The story, told by himself, comes to us in Rudy's 50th year from the hotel he runs on the island of Haiti, together with his brother Felix, a defrocked network television executive. It is told in succinctly simple prose only occasionally made turgid by Vonnegut's patented homily-refrains. ''Watch out for life'' is the main one. The formal narrative, such as it is, is subjected to frequent interruptions - recipes and outbursts of ''scat singing,'' for example - and even radical quick changes, as when Rudy presents certain key scenes in dramatic form. ''I have this trick,'' he says, ''for dealing with all my worst memories. I insist that they are plays.'' This hybridization nicely expresses what I take to be the novel's primary message: that rationality and purposefulness got the world into the mess it's in now, and we'd all be better off if we practiced simple human kindness.

Of course this is oversimplification - as is the novel's deadpan recording of horrible wrongs unthinkingly perpetrated by people. Many readers won't like this special pleading, or the book's overload of sentimentalism, which includes quests for ''Shangri-La'' and gestures of solidarity with the disadvantaged. Nor will they like the wheezy rhetoric (''The planet itself . . . (is) breaking down''). Vonnegut has taken us down this road too many times already.

Fortunately, the novel's preachy humanism seldom interferes with its bizarre comic logic; it's as if these components run on separate, parallel tracks. Consider the case of Rudy's father, Otto, that ''dangerous nincompoop'' who once bought a painting in Vienna from fellow art student Adolf Hitler - and thereafter became a self-willed artist and man of action, an avid gun collector, and inevitably the indirect cause of the tragedy that ruined his family's name.
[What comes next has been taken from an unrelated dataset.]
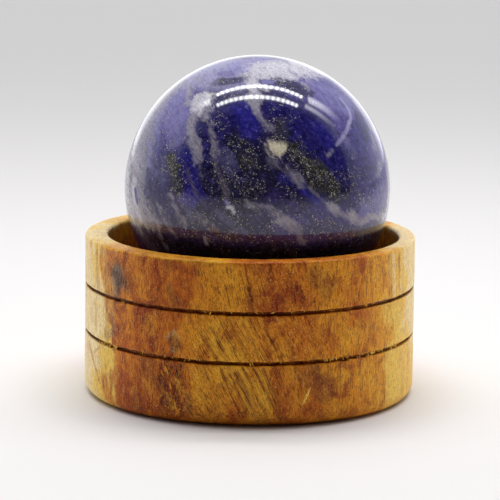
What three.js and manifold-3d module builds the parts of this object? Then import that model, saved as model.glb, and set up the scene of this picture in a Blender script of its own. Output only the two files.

Both a ridiculous and tragic figure, Otto Waltz exerts an oddly compelling claim on our sympathies. So does this novel: We feel Vonnegut's honest moral passion pulsing beneath the cuteness and thinness that compromise it as art. ''Deadeye Dick'' can hardly be called a complete recovery of form, but it does offer vividly convincing proof of Vonnegut's unique, probably undiminishable originality and charm. Even when he's only half-trying, he remains one of our most engaging writers.